Because the other person reopens our old wounds

It may seem pure masochism, but it is not totally illogical. There is a part of us, the most unconscious one, the childish and insecure part, which really feels alive only if it is involved in a relationship that presents our own wounds. And if the other person, voluntarily or not, reopens the wounds that have not completely healed on us, that part of us finds himself emotionally involved at the highest levels. Because it’s convinced that putting your finger in those wounds helps to overcome them. To understand how long we are able to survive, to check once again if we can close them definitively. Why not, to help us understand that those injuries are part of us and must be accepted.

Relationships like these may be necessary for our growth. They may also be the right ones to share an entire life with. The only risk is that, if one day we really managed to completely close that wound, we could discover that we changed so much that we no longer feel the need to be with that person. And we would find ourselves driven elsewhere, with all the bad feelings that this imply.

Because he/she needs you

Often such relationships are formed because you clearly see that the other person needs you. And this may be more than enough to bind us sentimentally. Not only because we are caretakers (this is a particular case that we will see later) but for reasons in some ways opposite: because we are insecure, because we don’t believe we deserve the love of the others and knowing that the other needs us before he even loves us makes us feel safer. It’s simply less likely that he/she’ll leave us. After all, we also need him/her, so everything can be an acceptable compromise.

Rarely relationships that start with these assumptions can turn into happy stories that last a lifetime. But going beyond this mechanism means first of all overcoming our insecurities, going beyond our problems and learning to accept yourself. Which is a slow and difficult process.

Because those problems seem familiar to us

Many of us have a problematic family history behind us, with imperfect parents who loved us but also made us suffer. Yet that is the first type of love we receive in life, the one we will always use as comparison. So it may be natural to look for it still in adult life, at least in similar forms. If we had problematic parents who loved us in their own way, with their problems and limitations, it could make us feel comfortable finding someone with similar problems. We even find it reassuring to suffer for reasons similar to those that made us suffer as children, because in some way we associate that type of suffering with the natural form of love, so it’s what makes us feel loved.

In small proportions, this type of “love problem” can work for a long time. And that kind of recurring suffering can become a necessary evil, a routine that somehow gives us security, makes us feel in the right place.

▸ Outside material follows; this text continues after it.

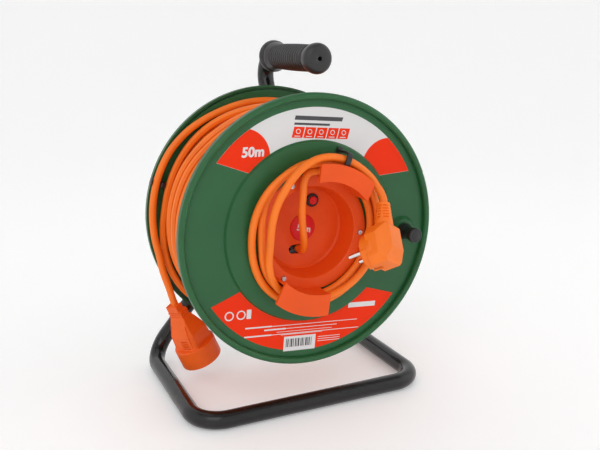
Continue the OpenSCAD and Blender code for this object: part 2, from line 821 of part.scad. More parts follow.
tail_points = concat(
    [for (p = [
        [58, 126.5, lane_w], [68, 126.5, lane_w], [78, 126.5, lane_w], [88, 126.5, lane_w],
        [98, 126.5, lane_w], [108, 127.2, lane_w], [118, 134, lane_w], [127, 140, lane_w],
        [136, lane_r, lane_w], [146, lane_r, lane_w - 0.3], [156, lane_r, lane_w - 0.9],
        [166, lane_r, lane_w - 1.9], [176, lane_r, lane_w - 3.8], [186, lane_r, neck_w + 1.2],
        [195, lane_r, neck_w + 0.2]
    ]) on_drum(p)],
    [[-132.9, neck_w, -55.4], [-126.7, neck_w, -76.4]],
    [neck_at, on_neck(neck_depth), on_neck(2 * neck_depth)]
);

module cord_tail() color(orange) at_axle() cord(curve(tail_points, 2), [0, 1, 0], 8);

module at_neck() at_axle() translate(neck_at) rotate([0, neck_turn, 0]) children();

// Neck block between two distances along it: half width, back and front of its panel side
module neck_block(s0, s1, half, back, front)
    translate([-half, -back, s0]) cube([2 * half, back + front, s1 - s0]);

module connector_shell() rotate([0, 0, panel_turn]) {
    neck_block(2, 9.2, 9.6, 4.8, 7.6);
    neck_block(9, 18.5, 9.4, 4.8, 6.2);
    for (i = [0 : 2])
        neck_block(10.2 + i * 3, 12 + i * 3, 10.2, 5.4, 7);
    intersection() {
        translate([0, 30, 0]) rotate([90, 0, 0]) linear_extrude(60) polygon([
            [-10.4, 18], [10.4, 18], [17, 38], [17.5, ring_s + 1], [-17.5, ring_s + 1], [-17, 38]
        ]);
        rotate([90, 0, 90]) translate([0, 0, -30]) linear_extrude(60) polygon([
            [-6.4, 18], [7, 18], [15.4, 38], [17.5, ring_s + 1], [-17.5, ring_s + 1], [-15, 38]
        ]);
        rotate_extrude() polygon([[0, 18], [12.4, 18], [20.5, 38], [22, ring_s + 1], [0, ring_s + 1]]);
    }
}

module connector_body() color(orange) at_neck() difference() {
    union() {
        connector_shell();
        rotate_extrude() polygon([
            [0, ring_s], [ring_r - 1.6, ring_s], [ring_r, ring_s + 1.6], [ring_r, mouth_s - 0.8],
            [ring_r - 0.8, mouth_s], [0, mouth_s]
        ]);
    }
    translate([0, 0, -1]) cylinder(h = neck_depth + 1, r = cord_r + gap);
    translate([0, 0, recess_s]) cylinder(h = 20, r = recess_r);
    translate([0, 0, recess_s - insert_t]) cylinder(h = insert_t + 1, r = insert_r);
    for (y = [-prong_half, prong_half])
        translate([0, y, recess_s - insert_t - 14]) cylinder(h = 15, r = 3.2);
}

module socket_insert() color(orange) at_neck() difference() {
    translate([0, 0, recess_s - insert_t]) cylinder(h = insert_t, r = insert_r);
    for (y = [-prong_half, prong_half])
        translate([0, y, recess_s - insert_t - 1]) cylinder(h = insert_t + 2, r = contact_r);
}

module socket_contacts() color(brass) at_neck() {
    for (y = [-prong_half, prong_half])
        translate([0, y, recess_s - insert_t - 13.5]) difference() {
            cylinder(h = 13.5, r = 3.2);
            translate([0, 0, 1]) cylinder(h = 14, r = contact_r);
        }
}

module socket_earth() color(steel) at_neck() {
    for (m = [0, 1])
        mirror([m, 0, 0]) translate([insert_r + 1, -3, recess_s]) cube([1, 6, 14]);
}

base_tube();
handle_tube();
hub_block();
grip();
axle();
axle_washer();
axle_end_washer();
axle_end_screw();
tail_washer();
tail_nut();
front_flange();
rear_flange();
drum_screws();
cable_cup();
cup_screws();
centre_cap();
thermal_switch();
reset_button();
terminal_block();
lead_clamp();
barrel_grommet();
knob_pin();
knob();
front_clip();
rear_clip();
cord_core();
cord_winding();
lead_inner();
lead_coil();
lead_outer();
plug_body();
plug_pins();
plug_earth();
cord_tail();
connector_body();
socket_insert();
socket_contacts();
socket_earth();
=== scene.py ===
"""Finishes, cords, labels and soft edges of a garden cable reel, round its packed construction."""

import math

import bpy
from bpy.props import FloatProperty, FloatVectorProperty, PointerProperty, StringProperty
from mathutils import Matrix, Vector


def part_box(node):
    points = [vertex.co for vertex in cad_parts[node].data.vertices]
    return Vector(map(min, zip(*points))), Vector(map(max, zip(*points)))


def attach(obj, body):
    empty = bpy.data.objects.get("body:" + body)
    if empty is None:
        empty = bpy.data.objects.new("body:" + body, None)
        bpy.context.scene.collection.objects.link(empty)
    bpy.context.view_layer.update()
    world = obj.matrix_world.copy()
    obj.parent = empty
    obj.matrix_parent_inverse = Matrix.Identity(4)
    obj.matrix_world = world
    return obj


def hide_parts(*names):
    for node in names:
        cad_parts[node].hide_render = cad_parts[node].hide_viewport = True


bl_info = {
    "name": "Garden cable reel",
    "version": (1, 0, 0),
    "blender": (4, 5, 0),
    "location": "View3D > Sidebar > Reel",
    "description": "Dresses the cable reel with its cords, plug, socket, labels and finishes",
    "category": "Object",
}

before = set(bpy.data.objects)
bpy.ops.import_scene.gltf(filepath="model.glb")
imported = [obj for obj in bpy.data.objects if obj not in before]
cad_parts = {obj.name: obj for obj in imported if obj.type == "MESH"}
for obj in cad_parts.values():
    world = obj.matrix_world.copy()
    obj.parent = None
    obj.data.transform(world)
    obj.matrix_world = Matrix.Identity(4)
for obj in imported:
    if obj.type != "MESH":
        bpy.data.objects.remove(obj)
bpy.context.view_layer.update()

# Places are given as (x, w, z) in millimetres: x and z from the axle, w back from the front rim.
MM = 0.001
RIM_LOW, RIM_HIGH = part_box("front_flange")
FRONT_Y = RIM_LOW.y
AXLE_Z = (RIM_LOW.z + RIM_HIGH.z) / 2
DRUM_FRAME = Matrix.Translation((0, FRONT_Y, AXLE_Z)) @ Matrix.Rotation(math.radians(-90), 4, "X")

CORD_R = 4.0
LANE_W = 119.5
CLIP_LANE_R = 141.0
CLIP_ANGLE = 71.0
HOOK_ANGLE = 162.0


def spot(x, w, z):
    """A place on the reel, in scene metres."""
    return Vector((x * MM, FRONT_Y + w * MM, AXLE_Z + z * MM))


def on_drum(angle, radius, w):
    """A place given by its angle round the axle from +X, its radius and its station."""
    a = math.radians(angle)
    return (radius * math.cos(a), w, radius * math.sin(a))


def turn(angle, axis):
    return Matrix.Rotation(math.radians(angle), 4, axis)


def shift(x, y, z):
    return Matrix.Translation((x * MM, y * MM, z * MM))


# ---------------------------------------------------------------- settings


class ReelSizes(bpy.types.PropertyGroup):
    """Sizes of the pieces that are modelled here"""

    cord_diameter: FloatProperty(
        name="Cord diameter",
        description="Diameter of the three-core cord",
        default=2 * CORD_R * MM,
        unit="LENGTH", subtype="DISTANCE",
    )
    tube_diameter: FloatProperty(
        name="Tube diameter",
        description="Outside diameter of the stand's tube",
        default=0.019,
        unit="LENGTH", subtype="DISTANCE",
    )


class ReelColours(bpy.types.PropertyGroup):
    """Colours of the reel's finishes"""

    green: FloatVectorProperty(
        name="Flange green",
        description="Moulded green of both flanges",
        default=(0.017, 0.108, 0.033),
        size=3, min=0, max=1, subtype="COLOR",
    )
    orange: FloatVectorProperty(
        name="Cup orange",
        description="Moulded orange of the cable cup",
        default=(0.84, 0.088, 0.006),
        size=3, min=0, max=1, subtype="COLOR",
    )
    cord: FloatVectorProperty(
        name="Cord orange",
        description="Sheath of the cord, plug and socket",
        default=(0.97, 0.195, 0.012),
        size=3, min=0, max=1, subtype="COLOR",
    )
    label_red: FloatVectorProperty(
        name="Label red",
        description="Printed red of the labels",
        default=(0.86, 0.032, 0.002),
        size=3, min=0, max=1, subtype="COLOR",
    )
    label_white: FloatVectorProperty(
        name="Label white",
        description="Unprinted film of the labels",
        default=(0.72, 0.71, 0.71),
        size=3, min=0, max=1, subtype="COLOR",
    )


class ReelStage(bpy.types.PropertyGroup):
    """Camera and light"""

    azimuth: FloatProperty(
        name="Azimuth",
        description="Direction the camera looks from, round the reel",
        default=math.radians(-25.115),
        unit="ROTATION", subtype="ANGLE",
    )
    elevation: FloatProperty(
        name="Elevation",
        description="Height angle of the camera above the horizon",
        default=math.radians(14.058),
        unit="ROTATION", subtype="ANGLE",
    )
    key_power: FloatProperty(
        name="Key light",
        description="Power of the large soft light",
        default=8.4,
        unit="POWER",
    )
    length_mark: StringProperty(
        name="Length mark",
        description="Length of cord printed on the label and the cap",
        default="50m",
    )


# ---------------------------------------------------------------- materials


def add_node(tree, kind, **inputs):
    """A new node whose named inputs are set."""
    node = tree.nodes.new(kind)
    for name, value in inputs.items():
        node.inputs[name.replace("_", " ")].default_value = value
    return node


def noise(tree, scale, detail, roughness=0.5):
    """Noise on Object coordinates, about 1/scale metres in size."""
    place = tree.nodes.new("ShaderNodeTexCoord")
    found = add_node(tree, "ShaderNodeTexNoise", Scale=scale, Detail=detail, Roughness=roughness)
    tree.links.new(place.outputs["Object"], found.inputs["Vector"])
    return found.outputs["Fac"]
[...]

Because those people seem “more true” to us

Often the thing that scares us most is being deceived. Having a fake, hypocrite person next to you, who maybe wins us over with words but then he reveales him/herself as a different character. If that’s the case, the greatest value we attribute to a person is his sincerity, the absence of filters, his veracity. And what more sincere and truthful person than one who has his problems and is not ashamed to expose them explicitly?

This may be the reason why, according to certain recent studies, problematic people have more relationships statistically than problem-free ones. Somehow, those people manage to attract others more easily, a sign that problems are not a limit in love, and that being honest about them can even be an advantage.

Whether those relationships will work or not, obviously depends on the other side factors: sincerity is never enough to make a relationship work. If the problems don’t have serious effects on daily life, however, relationships can work adequately, even for a long time.

Because we are pure altruists

It is a particularly rare case, to tell the truth, and rarely applies to a sentimental relationship in which we invest our life. It happens when you are in the highest level of Maslow’s hierarchy of needs: when all your needs are satisfied, when you feel you are happy from all points of view, you can find yourself wanting to donate part of what you are to someone else. Dedicating yourself to helping others can become your own need, because it gives your being a higher dimension. In that case, meeting a problematic person can trigger your instinct to give that person what they need, helping them in some way.

In these cases, a relationship of strong friendship or coaching is more likely to be established, but not a sentimental relationship: the people who reached the highest level of the Maslow pyramid did so because they already have a life partner next to them, a person that they are comfortable with and that gives them what they need.